I know for emergency braking, if the train line falls below about 45 psi it may not transmit an emergency signal. Passenger car brake control valves will go to emergency when brake pipe pressure falls below about 20 psi as a safety feature. Freight control valves won't. During extreme winter conditions when cutting away from cars (and letting them go into emergency) may cause the control valve to stick, the procedure before cutting away is to draw down the brake pipe to 20 psi. That's to ensure the control valves don't go to the emergency position, but stay in the service position.
so if maximum brake force (non-emergency) is achieved when the brake pipe is reduced by 26 psi, can max braking can still be achieved after releasing the brakes by reducing the brake line pressure from 64 to 38 psi and once again from 38 to 12 psi?

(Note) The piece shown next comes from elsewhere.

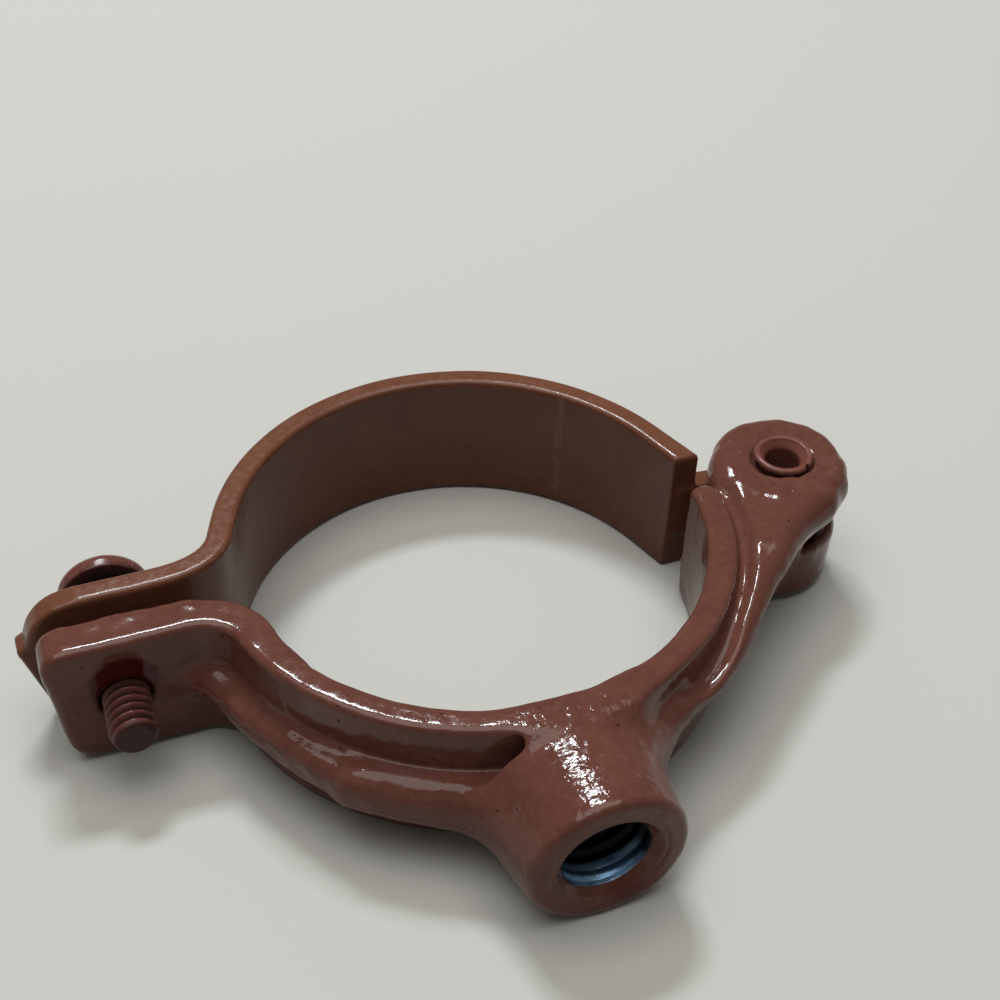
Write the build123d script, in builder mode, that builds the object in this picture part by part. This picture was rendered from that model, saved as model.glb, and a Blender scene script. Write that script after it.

The numbers I used was for a brake pipe charged to 90 psi, the standard for road freight trains. Some yard and transfer moves can be charged to less pressure.
Assume you released the brakes and immediately reapplied them. First, to get a release each control valve needs to see about a 2 psi rise in pressure. So let's say the brake pipe rises to 66 psi when you reapply them. Equalization will happen with about a 19 psi reduction. Brake pipe at 47, reservoir at 47, brake cylinder (2.5 x 19) at 47.5 psi. So you have braking force, but not the same force as from the fully charged brake pipe. I should note that our rules would require stopping when setting 18 psi or more. We wouldn't be able to give a full service application (from 90 psi) and then release while moving. On some larger trains in some places, I wouldn't do a running release even if I had only set 10 or 12 psi. Too much of a risk of tearing the train apart.
Speaking of pissing away the air. That is what's happening in this example. Usually it's from setting 10 to 15 psi, releasing it but not allowing a full recharge before again setting air. You can do that a few times before you have nothing left to give you any real braking effort.